Task goal
Using the data beneath this instruction, retype only the lines from the one that contains "Keep writing the" down to the one that contains "p in sheet.data.polygons])", both included, exactly as they appear.

Provided records

◆ ◆ ◆ ◆

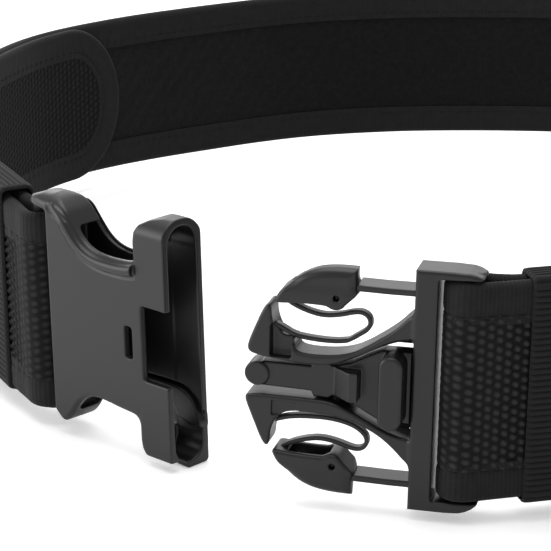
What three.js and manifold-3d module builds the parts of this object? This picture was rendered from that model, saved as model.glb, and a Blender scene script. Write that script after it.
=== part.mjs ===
// Webbing belt with a three-point side-release buckle, standing on its edge as an open ring.
// Units are millimetres, +Z up. The origin is the middle of the whole ring's box, on the surface
// the buckle stands on. The front of the ring is at -Y. The socket half of the buckle ends the
// left (-X) strap, the plug half ends the right (+X) strap.
// Each strap passes through the slot of its buckle half, turns round the bar and runs back along
// the inside of the belt as a tongue, held by an elastic keeper and by hook tape on the lining.
import * as THREE from "three";
import { mergeVertices } from "three/addons/utils/BufferGeometryUtils.js";
import Module from "manifold-3d";

const wasm = await Module();
wasm.setup();

// ---------------------------------------------------------------- driving dimensions
const CENTRE = { x: -0.843, y: -1.541 }; // middle of the ring's box in the plan it is drawn in
const MID = 30.2; // height of the belt's middle line above the resting surface
const BELT_H = 50; // belt width, edge to edge
const BELT_T = 4.2; // thickness of the belt over its bindings
const BIND_H = 9.4; // width of the edge binding on each face
const EDGE_TAPE = 0.7; // thickness of the binding tape over the belt's edges
const FACE_TAPE = 0.55; // thickness of the binding tape over the belt's faces
const SKIN = 1.0; // outer panel and loop lining thickness
const STIFFENER_MARGIN = 2; // from the panels' edges to the stiffener's
const GAP = 0.1; // gap between stacked layers
const FLEX_GAP = 1.6; // gap between belt sections at a bending line
const LOOP_END = 5; // from the bar to where its single layer meets the belt proper
const LOOP_GAP = 0.4; // gap between that layer and the belt proper

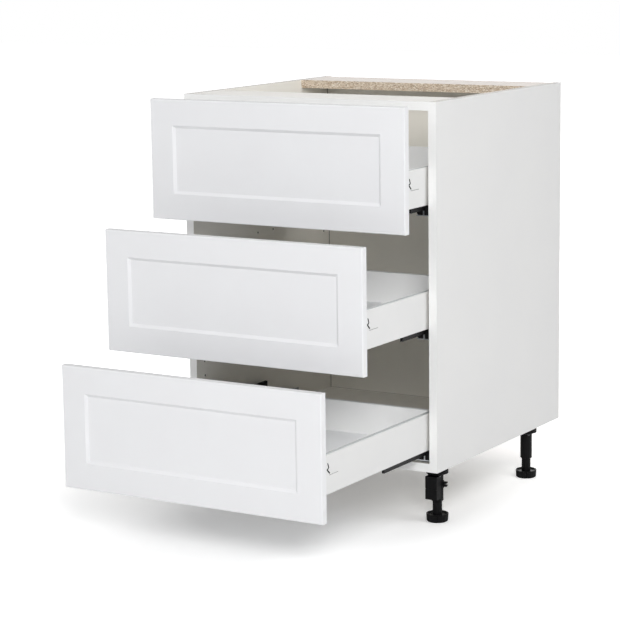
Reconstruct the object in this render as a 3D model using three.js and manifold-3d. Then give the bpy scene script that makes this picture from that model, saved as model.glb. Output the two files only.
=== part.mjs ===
// Base cabinet with three drawers, drawn with its drawers pulled out by different amounts.
// Millimetres. +X is to the right and +Y to the back, seen by someone facing the drawers; +Z is up.
// The origin is on the floor, under the middle of the cabinet's outline with the drawers out.
import * as THREE from 'three';
import { mergeVertices } from 'three/addons/utils/BufferGeometryUtils.js';
import Module from 'manifold-3d';

const wasm = await Module();
wasm.setup();

// ---- Driving sizes: the carcass -------------------------------------------------------------
const CARCASS_WIDTH = 610;
const CARCASS_DEPTH = 588;
const CARCASS_HEIGHT = 762;
const BOARD = 18;
const TOP_RAIL_DEPTH = 116;
const BACK_BOARD = 4;
const BACK_RECESS = 16; // from the sides' rear edges in to the back board
const GROOVE_DEPTH = 8; // in the sides, for the back board
const FIT = 0.3; // gap between a cut and the piece that sits in it

// ---- Driving sizes: the legs ----------------------------------------------------------------
const LEG_HEIGHT = 117;
const LEG_FROM_SIDE = 30; // leg axis to the carcass's outer face
const FRONT_LEG_FROM_FRONT = 56;
const REAR_LEG_FROM_BACK = 108;
const LEG_PLATE_RADIUS = 23.5;
const LEG_PLATE_THICKNESS = 17;
const LEG_PLATE_WALL = 13.5; // its rim's height; a cone joins the rim to the sleeve
const SLEEVE_RADIUS = 13;
const SLEEVE_LENGTH = 73;
const SLEEVE_CEILING = 8; // solid end of the sleeve above its bore
const FOOT_TUBE_RADIUS = 10;
const FOOT_TUBE_CLEARANCE = 0.4;
const FOOT_ENGAGED = 43; // length of the foot's tube inside the sleeve
const SLEEVE_MOUTH_EDGE = 1;
const FOOT_RIM_RADIUS = 23.5;
const FOOT_SOLE_RADIUS = 22.5;
const FOOT_HEIGHT = 17;
const FOOT_RIM_WIDTH = 2;
const FOOT_DISH_DEPTH = 3;
const FOOT_SOLE_EDGE = 2;
const FOOT_GROOVES = 6; // grip grooves down the foot's rim
const FOOT_GROOVE_WIDTH = 3;
const FOOT_GROOVE_RADIUS = 19; // foot's axis to the grooves' floors
const CLIP_WIDTH = 27;
const CLIP_HEIGHT = 49;
const CLIP_DROP = 17; // from the carcass down to the clip's top
const CLIP_FRONT = 28; // leg axis to the clip's front face
const CLIP_WRAP = 9; // leg axis to the rear face of the clip's block
const CLIP_RING_WALL = 1.5;
const CLIP_RING_HEIGHT = 14;
const CLIP_RING_DROP = 31;
const CLIP_EAR_REACH = 8;
const CLIP_EAR_WIDTH = 7;
const CLIP_EAR_HEIGHT = 10;
const CLIP_EAR_SLOT = 2.5; // splits the ear's tip into two prongs
const CLIP_EAR_SLOT_DEPTH = 6;
const CLIP_LINE_DROP = 26; // from the clip's top down to the line round its block
const CLIP_LINE_WIDTH = 1.2;
const CLIP_LINE_DEPTH = 0.8;

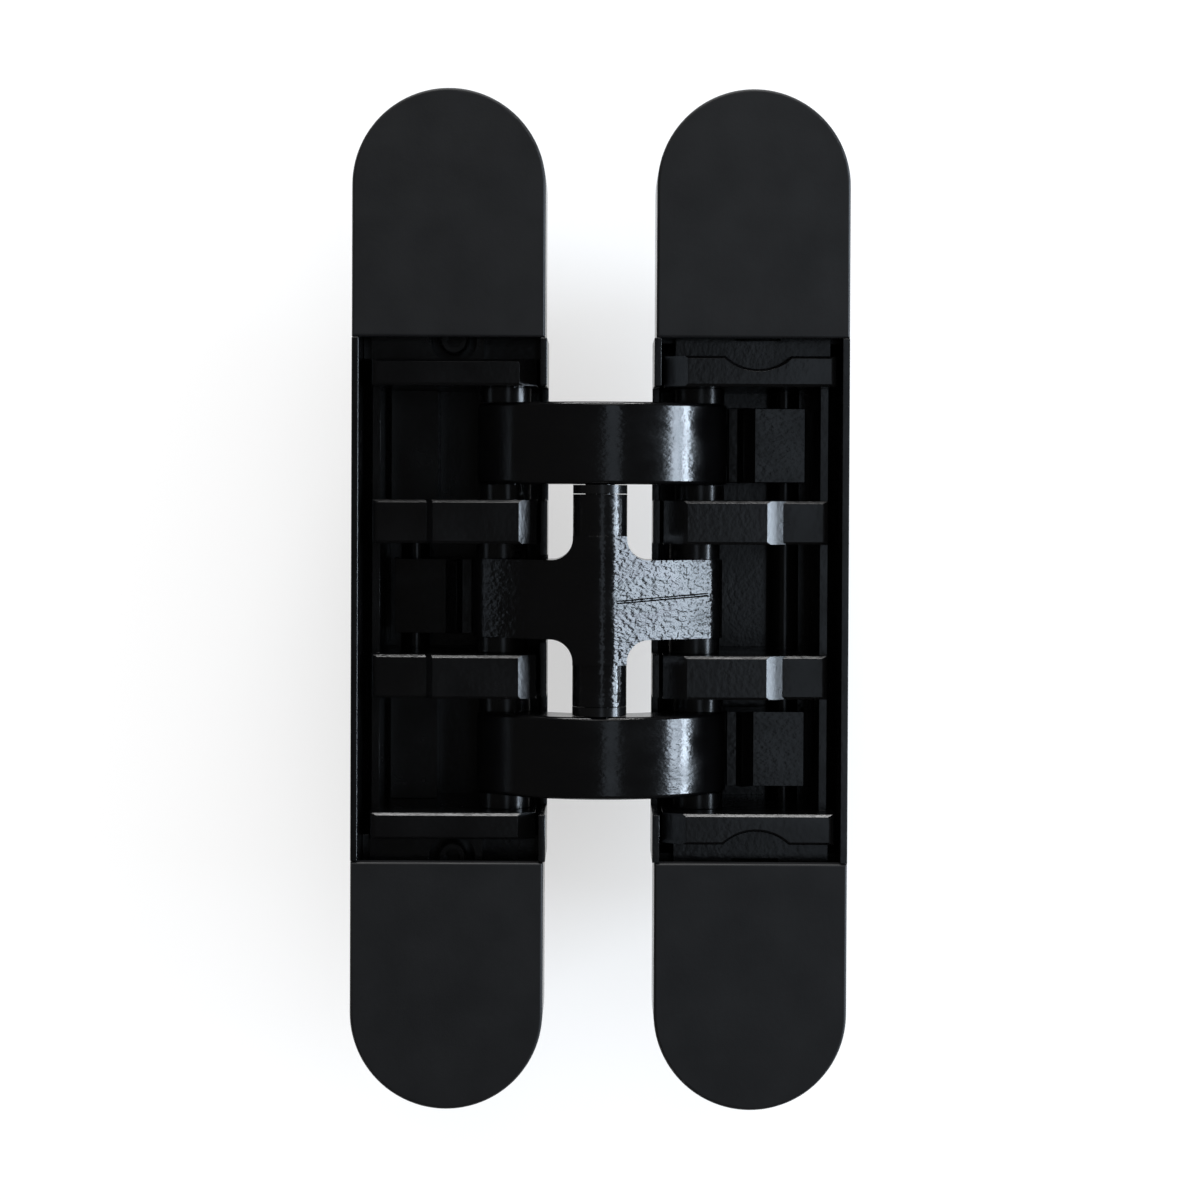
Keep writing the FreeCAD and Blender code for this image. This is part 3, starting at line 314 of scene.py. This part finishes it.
print("backdrop faces", [tuple(round(c, 2) for c in p.normal) for p in sheet.data.polygons])

# %% [markdown]
# ## Camera
# The photograph looks straight at the leaves from a little above their middle, close enough that the
# pockets' upper walls show. The lens is shifted, as a view camera's is, so that the camera needs
# little tilt and the leaves stay parallel. The turn of a quarter of a degree is the photograph's own.

# %% Place the camera
distance, height = 0.320, 0.012
look_down, frame_turn = math.radians(0.915), math.radians(0.256)
bpy.ops.object.camera_add(location=(0.0, -distance, height))
camera = bpy.context.object
camera.name = "camera"
camera.rotation_mode = "XYZ"
camera.rotation_euler = (math.radians(90) - look_down, 0, 0)
camera.rotation_euler.rotate_axis("Z", frame_turn)
camera.data.sensor_width = 36.0
camera.data.lens = 84.36
camera.data.shift_y = -0.05
camera.data.clip_start = 0.01
bpy.context.scene.camera = camera
print("lens %.1f mm at %.3f m" % (camera.data.lens, distance))

# %% [markdown]
# ## Light
# Five lamps stand round the hinge. The keys are two tall strips far to the right: only faces that
# turn by about a third of a right angle mirror them, so they draw the bright bands on the links and
# leave the flat fronts black. A weak panel behind the camera lights the right leaf's fronts, a small
# one above keeps the caps from going dead, and a strip overhead draws the thin bright lines along the
# ribs' and arms' upper corners. The room is dim where gloss mirrors it, and bright for the sheet
# alone, which then shows soft shadows near the leaves.


# %% Five soft lamps
def soft_lamp(name, azimuth, elevation, reach, width, height, radiance, tint=(1, 1, 1)):
    """An area lamp aimed at the hinge; azimuth turns from the camera's side to the right."""
    turn, rise = math.radians(azimuth), math.radians(elevation)
    level = Vector((math.sin(turn), -math.cos(turn), 0)) * math.cos(rise)
    place = (level + Vector((0, 0, math.sin(rise)))) * reach
    bpy.ops.object.light_add(type="AREA", location=place)
    lamp = bpy.context.object
    lamp.name = name
    lamp.data.shape = "RECTANGLE"
    lamp.data.size, lamp.data.size_y = width, height
    lamp.data.energy = radiance * math.pi * width * height
    lamp.data.color = tint
    lamp.rotation_mode = "QUATERNION"
    lamp.rotation_quaternion = (-place).to_track_quat("-Z", "Y")
    return lamp


COOL = (0.74, 0.86, 1.0)
soft_lamp("key_right", 67, 4, 0.50, 0.08, 0.25, 16.5, COOL)
soft_lamp("key_edge", 78, 4, 0.50, 0.05, 0.30, 34.0, COOL)
soft_lamp("panel_front", 10, -2, 0.70, 0.15, 0.36, 0.60, COOL)
soft_lamp("fill_top", 4, 42, 0.60, 0.30, 0.20, 1.1)
soft_lamp("strip_top", 0, 78, 0.50, 0.40, 0.10, 13.0)

# %% A room that gloss, sheet and camera see differently
world = bpy.context.scene.world or bpy.data.worlds.new("room")
bpy.context.scene.world = world
world.use_nodes = True
world.cycles.sampling_method = "NONE"
nodes, links = world.node_tree.nodes, world.node_tree.links
nodes.clear()
out = nodes.new("ShaderNodeOutputWorld")
rays = nodes.new("ShaderNodeLightPath")


def grey(strength):
    shade = nodes.new("ShaderNodeBackground")
    shade.inputs["Color"].default_value = (1, 1, 1, 1)
    shade.inputs["Strength"].default_value = strength
    return shade


def choose(ray, otherwise, chosen):
    mix = nodes.new("ShaderNodeMixShader")
    links.new(rays.outputs[ray], mix.inputs["Fac"])
    links.new(otherwise, mix.inputs[1])
    links.new(chosen, mix.inputs[2])
    return mix.outputs["Shader"]


room = choose("Is Diffuse Ray", grey(0.035).outputs["Background"], grey(0.9).outputs["Background"])
room = choose("Is Camera Ray", room, grey(1.0).outputs["Background"])
links.new(room, out.inputs["Surface"])
bpy.context.scene.view_settings.view_transform = "Standard"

◆ ◆ ◆ ◆

Complete answer
Keep writing the FreeCAD and Blender code for this image. This is part 3, starting at line 314 of scene.py. This part finishes it.
print("backdrop faces", [tuple(round(c, 2) for c in p.normal) for p in sheet.data.polygons])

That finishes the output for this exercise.